**Given task**
Say how many lines hold the string "manifold"; please write nothing but the number.

* * * * * * * * *

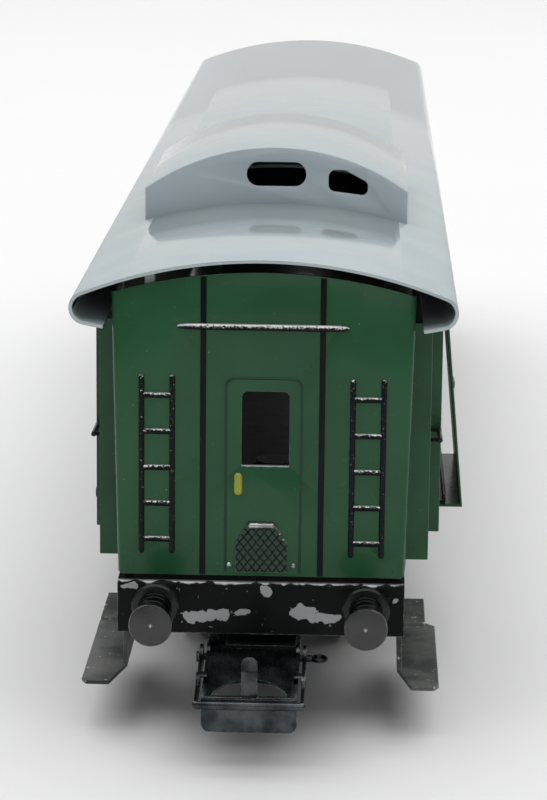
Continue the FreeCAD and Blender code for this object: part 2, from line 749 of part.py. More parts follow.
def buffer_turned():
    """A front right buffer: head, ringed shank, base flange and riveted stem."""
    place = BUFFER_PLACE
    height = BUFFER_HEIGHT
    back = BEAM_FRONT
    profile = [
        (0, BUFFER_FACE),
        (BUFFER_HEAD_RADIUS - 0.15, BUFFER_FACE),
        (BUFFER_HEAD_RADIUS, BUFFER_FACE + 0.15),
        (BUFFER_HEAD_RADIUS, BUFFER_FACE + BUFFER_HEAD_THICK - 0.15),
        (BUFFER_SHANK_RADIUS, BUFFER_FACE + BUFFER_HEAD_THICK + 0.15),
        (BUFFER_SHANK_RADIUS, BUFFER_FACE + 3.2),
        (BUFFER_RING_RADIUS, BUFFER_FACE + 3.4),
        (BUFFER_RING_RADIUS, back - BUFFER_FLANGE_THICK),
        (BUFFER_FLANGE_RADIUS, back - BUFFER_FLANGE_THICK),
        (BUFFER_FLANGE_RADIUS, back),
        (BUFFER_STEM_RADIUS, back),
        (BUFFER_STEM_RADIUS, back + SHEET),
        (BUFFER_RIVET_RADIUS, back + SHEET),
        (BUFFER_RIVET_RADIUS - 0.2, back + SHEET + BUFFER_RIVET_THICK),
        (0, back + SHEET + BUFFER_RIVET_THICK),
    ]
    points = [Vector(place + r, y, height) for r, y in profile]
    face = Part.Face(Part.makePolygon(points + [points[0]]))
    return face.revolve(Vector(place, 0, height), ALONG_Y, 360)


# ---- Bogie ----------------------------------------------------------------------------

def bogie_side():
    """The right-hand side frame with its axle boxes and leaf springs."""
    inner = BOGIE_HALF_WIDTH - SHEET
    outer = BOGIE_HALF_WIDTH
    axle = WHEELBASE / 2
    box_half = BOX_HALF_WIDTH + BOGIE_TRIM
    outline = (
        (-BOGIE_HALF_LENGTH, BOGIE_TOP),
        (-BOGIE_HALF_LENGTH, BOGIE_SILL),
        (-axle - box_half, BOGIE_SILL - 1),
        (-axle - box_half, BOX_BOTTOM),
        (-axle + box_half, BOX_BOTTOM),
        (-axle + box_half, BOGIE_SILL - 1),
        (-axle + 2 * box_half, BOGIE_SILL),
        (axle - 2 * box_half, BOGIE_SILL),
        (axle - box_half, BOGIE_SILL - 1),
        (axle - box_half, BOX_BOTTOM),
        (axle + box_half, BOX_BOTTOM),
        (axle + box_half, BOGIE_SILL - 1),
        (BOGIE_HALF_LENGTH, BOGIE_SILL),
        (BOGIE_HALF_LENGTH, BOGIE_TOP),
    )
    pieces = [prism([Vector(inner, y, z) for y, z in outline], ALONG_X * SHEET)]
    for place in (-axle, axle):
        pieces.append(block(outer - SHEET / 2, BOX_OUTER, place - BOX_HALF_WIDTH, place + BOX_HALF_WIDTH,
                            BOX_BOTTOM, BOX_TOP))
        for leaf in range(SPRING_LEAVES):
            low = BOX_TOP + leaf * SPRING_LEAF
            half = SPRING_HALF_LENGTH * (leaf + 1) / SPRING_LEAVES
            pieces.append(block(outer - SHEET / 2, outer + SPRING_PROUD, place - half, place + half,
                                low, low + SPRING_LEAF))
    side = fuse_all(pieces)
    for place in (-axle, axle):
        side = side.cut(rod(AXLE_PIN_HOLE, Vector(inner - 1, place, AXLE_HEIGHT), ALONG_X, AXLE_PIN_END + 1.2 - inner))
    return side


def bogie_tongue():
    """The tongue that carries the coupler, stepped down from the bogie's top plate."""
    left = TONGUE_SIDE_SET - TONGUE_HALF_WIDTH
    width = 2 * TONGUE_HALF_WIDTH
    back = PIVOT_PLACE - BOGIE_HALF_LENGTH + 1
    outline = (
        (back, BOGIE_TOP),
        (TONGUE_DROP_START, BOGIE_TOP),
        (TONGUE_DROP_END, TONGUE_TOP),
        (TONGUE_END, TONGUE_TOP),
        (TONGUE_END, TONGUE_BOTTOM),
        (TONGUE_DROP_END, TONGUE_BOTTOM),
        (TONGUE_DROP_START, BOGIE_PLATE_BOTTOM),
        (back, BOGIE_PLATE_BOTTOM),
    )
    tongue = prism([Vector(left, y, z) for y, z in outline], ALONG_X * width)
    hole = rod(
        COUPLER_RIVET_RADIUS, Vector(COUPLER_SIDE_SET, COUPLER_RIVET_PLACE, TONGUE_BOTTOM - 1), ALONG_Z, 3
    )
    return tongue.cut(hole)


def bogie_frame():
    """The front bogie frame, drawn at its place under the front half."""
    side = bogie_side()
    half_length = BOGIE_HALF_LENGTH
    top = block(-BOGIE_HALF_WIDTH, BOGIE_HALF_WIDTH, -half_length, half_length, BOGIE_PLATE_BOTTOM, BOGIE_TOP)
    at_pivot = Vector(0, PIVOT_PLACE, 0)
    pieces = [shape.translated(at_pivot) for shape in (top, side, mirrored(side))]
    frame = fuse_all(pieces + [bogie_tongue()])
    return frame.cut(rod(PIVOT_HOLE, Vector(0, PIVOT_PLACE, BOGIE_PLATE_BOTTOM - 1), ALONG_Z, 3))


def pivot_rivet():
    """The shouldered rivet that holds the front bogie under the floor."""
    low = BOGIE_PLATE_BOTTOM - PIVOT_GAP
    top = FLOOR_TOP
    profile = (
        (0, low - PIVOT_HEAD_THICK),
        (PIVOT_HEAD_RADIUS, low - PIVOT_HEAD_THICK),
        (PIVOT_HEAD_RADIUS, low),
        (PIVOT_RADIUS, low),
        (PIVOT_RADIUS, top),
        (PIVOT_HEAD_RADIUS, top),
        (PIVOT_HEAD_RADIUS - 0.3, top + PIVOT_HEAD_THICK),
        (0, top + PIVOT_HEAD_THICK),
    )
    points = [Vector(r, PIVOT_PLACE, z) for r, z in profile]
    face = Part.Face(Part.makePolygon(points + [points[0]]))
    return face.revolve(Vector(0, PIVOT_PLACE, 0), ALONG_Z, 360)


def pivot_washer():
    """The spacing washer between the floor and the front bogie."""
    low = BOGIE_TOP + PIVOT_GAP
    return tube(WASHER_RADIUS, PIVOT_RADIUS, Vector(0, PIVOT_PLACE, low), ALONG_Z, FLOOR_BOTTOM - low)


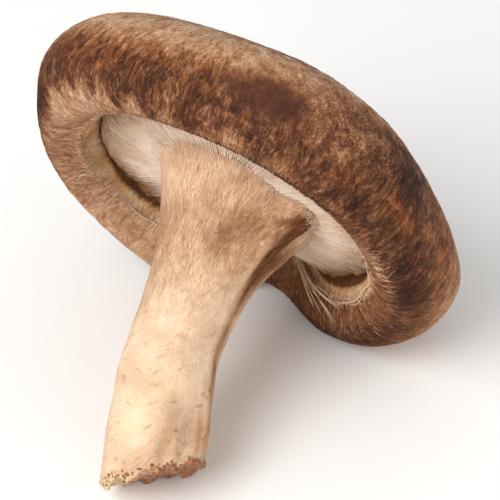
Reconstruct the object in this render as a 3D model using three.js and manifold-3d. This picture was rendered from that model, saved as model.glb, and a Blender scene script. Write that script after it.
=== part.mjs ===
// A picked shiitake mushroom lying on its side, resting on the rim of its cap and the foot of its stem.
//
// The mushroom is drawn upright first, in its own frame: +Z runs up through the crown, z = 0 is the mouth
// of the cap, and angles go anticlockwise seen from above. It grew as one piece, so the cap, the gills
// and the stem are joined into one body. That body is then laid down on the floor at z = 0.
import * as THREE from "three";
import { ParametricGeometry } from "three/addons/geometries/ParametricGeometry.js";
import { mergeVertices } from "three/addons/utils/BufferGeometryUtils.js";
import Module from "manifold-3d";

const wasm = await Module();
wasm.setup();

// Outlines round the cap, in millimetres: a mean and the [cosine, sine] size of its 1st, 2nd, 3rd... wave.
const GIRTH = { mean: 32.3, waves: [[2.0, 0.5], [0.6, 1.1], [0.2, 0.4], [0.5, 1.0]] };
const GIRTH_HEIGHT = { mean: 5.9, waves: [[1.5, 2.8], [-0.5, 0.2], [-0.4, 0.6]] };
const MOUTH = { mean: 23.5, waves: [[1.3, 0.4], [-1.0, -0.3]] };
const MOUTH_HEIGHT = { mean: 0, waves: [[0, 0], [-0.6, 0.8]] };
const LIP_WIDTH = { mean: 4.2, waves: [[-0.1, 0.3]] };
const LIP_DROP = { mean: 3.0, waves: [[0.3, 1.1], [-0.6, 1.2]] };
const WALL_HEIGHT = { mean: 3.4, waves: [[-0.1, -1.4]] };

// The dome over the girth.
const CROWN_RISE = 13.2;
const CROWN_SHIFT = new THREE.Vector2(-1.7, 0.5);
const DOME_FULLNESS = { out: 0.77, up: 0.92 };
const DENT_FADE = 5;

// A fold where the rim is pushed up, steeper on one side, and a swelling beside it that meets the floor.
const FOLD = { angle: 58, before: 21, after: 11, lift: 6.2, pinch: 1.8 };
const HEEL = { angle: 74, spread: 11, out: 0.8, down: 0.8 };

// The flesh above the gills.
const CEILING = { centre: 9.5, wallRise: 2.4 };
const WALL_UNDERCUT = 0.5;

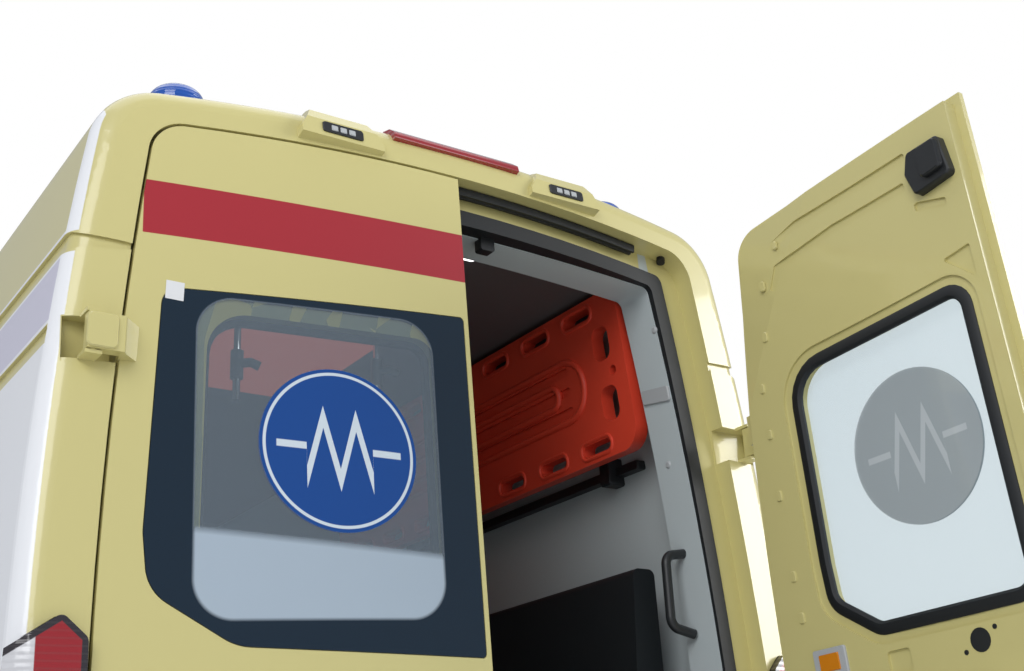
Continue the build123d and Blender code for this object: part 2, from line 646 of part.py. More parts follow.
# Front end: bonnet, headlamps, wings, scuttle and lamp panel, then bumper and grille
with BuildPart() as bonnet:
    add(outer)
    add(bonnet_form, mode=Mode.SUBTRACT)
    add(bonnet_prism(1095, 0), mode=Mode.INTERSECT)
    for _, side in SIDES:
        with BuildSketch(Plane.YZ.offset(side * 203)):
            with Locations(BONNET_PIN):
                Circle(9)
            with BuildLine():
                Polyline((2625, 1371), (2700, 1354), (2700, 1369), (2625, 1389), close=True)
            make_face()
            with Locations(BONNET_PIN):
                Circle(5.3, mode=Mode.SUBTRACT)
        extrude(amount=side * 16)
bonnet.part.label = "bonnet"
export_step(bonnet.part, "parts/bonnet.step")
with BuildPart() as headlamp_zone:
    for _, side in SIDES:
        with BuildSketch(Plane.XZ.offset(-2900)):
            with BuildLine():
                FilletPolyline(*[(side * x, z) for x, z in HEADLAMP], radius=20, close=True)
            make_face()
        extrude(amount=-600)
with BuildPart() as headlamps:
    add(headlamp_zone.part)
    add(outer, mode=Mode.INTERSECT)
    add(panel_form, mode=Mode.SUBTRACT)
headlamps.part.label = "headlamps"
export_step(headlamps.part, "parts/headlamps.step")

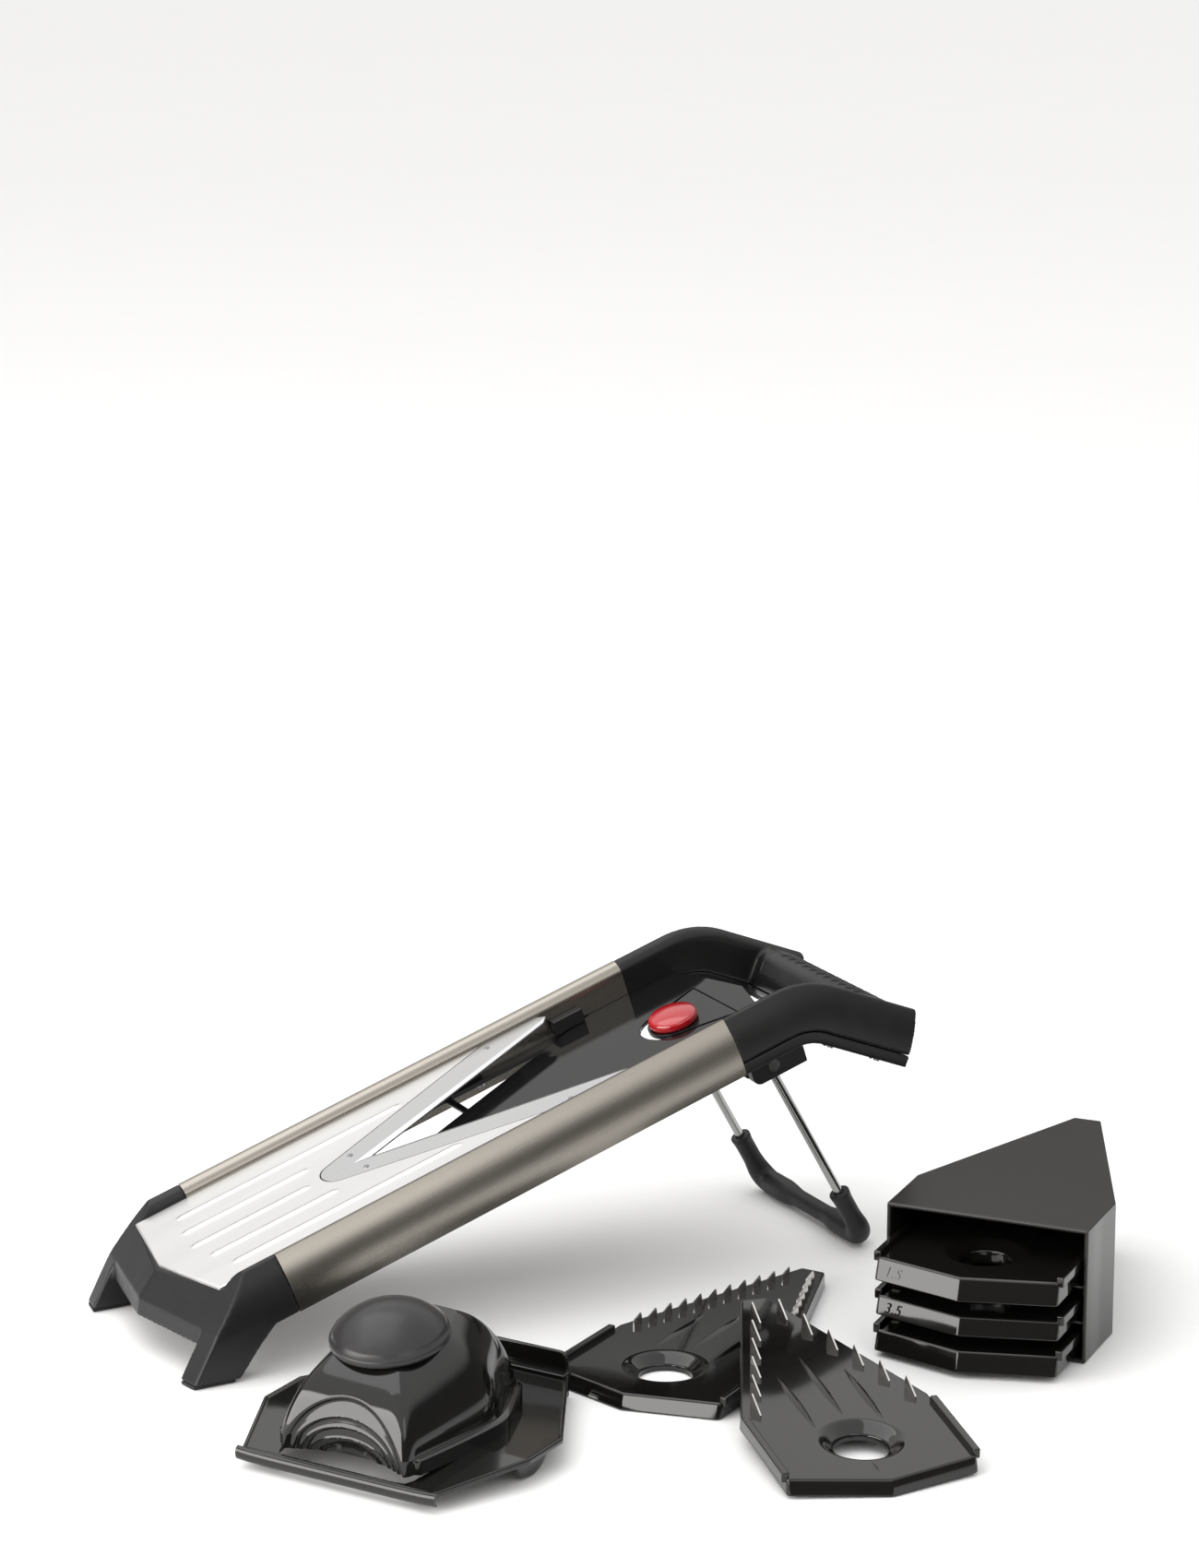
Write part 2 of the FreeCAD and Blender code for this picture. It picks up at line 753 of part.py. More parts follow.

* * * * * * * * *

**Solved exercise**
2